# What is required
Return, exactly, the line that contains "Continue the Blender" together with all lines after it to the end of the entries, and no further lines.

Modeling code records:
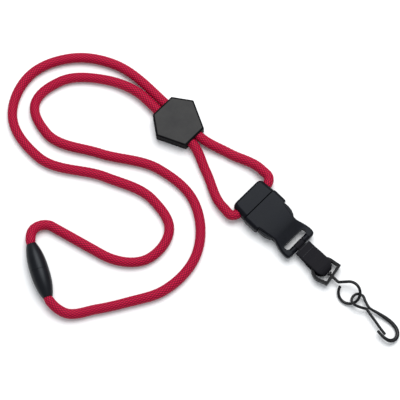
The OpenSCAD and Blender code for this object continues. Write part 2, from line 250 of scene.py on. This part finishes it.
def moulded_plastic(name, low, high, roughness, specular):
    """Satin moulding: fine spark-eroded grain, with faint handling wear in its gloss."""
    material, link, shader, add = new_material(name)
    where = add("ShaderNodeTexCoord").outputs["Object"]
    grain = add("ShaderNodeTexNoise", Scale=2600, Detail=3)
    wear = add("ShaderNodeTexNoise", Scale=110, Detail=6, Roughness=0.65)
    for node in (grain, wear):
        link(where, node.inputs["Vector"])
    link(ramp(add, link, wear.outputs["Fac"], low, high), shader.inputs["Base Color"])
    gloss = add("ShaderNodeMapRange")
    gloss.inputs["To Min"].default_value = roughness - PLASTIC_SHINIER
    gloss.inputs["To Max"].default_value = roughness + PLASTIC_DULLER
    link(wear.outputs["Fac"], gloss.inputs["Value"])
    link(gloss.outputs["Result"], shader.inputs["Roughness"])
    shader.inputs["Specular IOR Level"].default_value = specular
    shader.inputs["Specular Tint"].default_value = PLASTIC_TINT
    bumped(add, link, shader, grain.outputs["Fac"], strength=0.25, distance=0.00005)
    return material


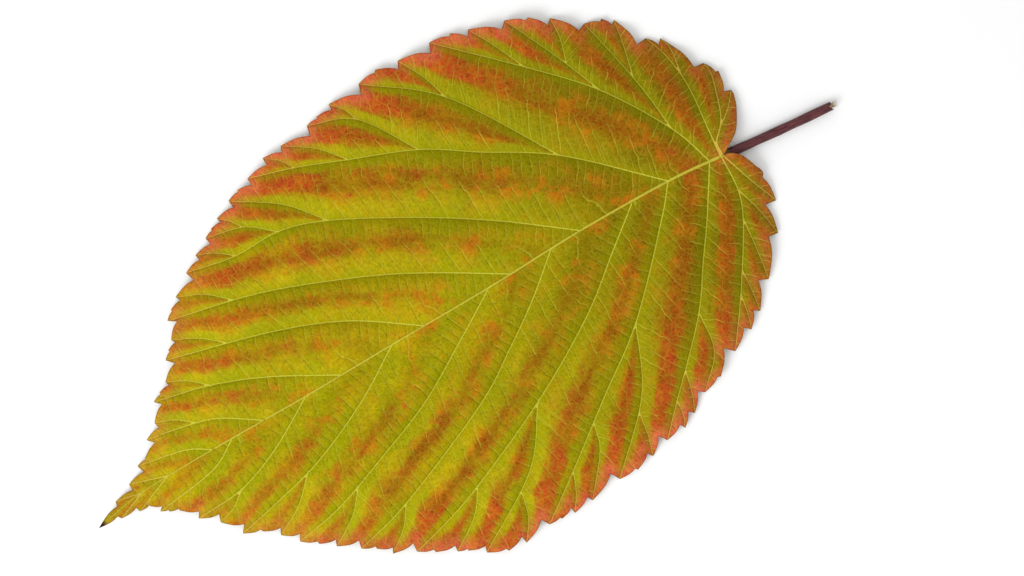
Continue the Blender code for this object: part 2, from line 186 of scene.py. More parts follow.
# The lobes' smooth margin, from the stalk out towards the first tooth
LEFT_LOBE = ((-1.3, -0.7), (-3.7, -2.3), (-5.6, -5.2), (-6.2, -6.8))
RIGHT_LOBE = ((-1.0, 0.2), (-2.5, 1.5), (-3.6, 4.1))

# The notch after a tooth. Its depth goes by the vein that the tooth is on, and grows with the gap.
NOTCH_STEP = 0.12  # where it lies, as a share of the way to the next tooth
MAIN_NOTCH = 0.62
BRANCH_NOTCH = 0.50
SMALL_NOTCH = 0.16
NOTCH_GROWTH = 0.35  # for each millimetre between the two teeth
DEEPEST_NOTCH = 1.6
NOTCH_UNEVEN = 0.15
NOTCH_TURN = 2.4  # radians from one notch's unevenness to the next one's
TIP_TEETH = 10.0  # the notches get shallower this near the tip

# Back of a tooth: how far it bows out at each share of its length
BACK_BOWS = ((0.18, 0.05), (0.42, 0.075), (0.72, 0.045))

# Net of the blade
FILL_STEP = 0.52  # spacing of the points between the veins
LINE_STEP = 0.45  # spacing along a vein and along the margin
VEIN_FLANKS = (0.24, 0.55)  # rows of points beside each vein
MIDRIB_FLANKS = (0.3, 0.6, 0.95, 1.4)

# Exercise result
Continue the Blender code for this object: part 2, from line 186 of scene.py. More parts follow.
# The lobes' smooth margin, from the stalk out towards the first tooth
LEFT_LOBE = ((-1.3, -0.7), (-3.7, -2.3), (-5.6, -5.2), (-6.2, -6.8))
RIGHT_LOBE = ((-1.0, 0.2), (-2.5, 1.5), (-3.6, 4.1))

# The notch after a tooth. Its depth goes by the vein that the tooth is on, and grows with the gap.
NOTCH_STEP = 0.12  # where it lies, as a share of the way to the next tooth
MAIN_NOTCH = 0.62
BRANCH_NOTCH = 0.50
SMALL_NOTCH = 0.16
NOTCH_GROWTH = 0.35  # for each millimetre between the two teeth
DEEPEST_NOTCH = 1.6
NOTCH_UNEVEN = 0.15
NOTCH_TURN = 2.4  # radians from one notch's unevenness to the next one's
TIP_TEETH = 10.0  # the notches get shallower this near the tip

# Back of a tooth: how far it bows out at each share of its length
BACK_BOWS = ((0.18, 0.05), (0.42, 0.075), (0.72, 0.045))

# Net of the blade
FILL_STEP = 0.52  # spacing of the points between the veins
LINE_STEP = 0.45  # spacing along a vein and along the margin
VEIN_FLANKS = (0.24, 0.55)  # rows of points beside each vein
MIDRIB_FLANKS = (0.3, 0.6, 0.95, 1.4)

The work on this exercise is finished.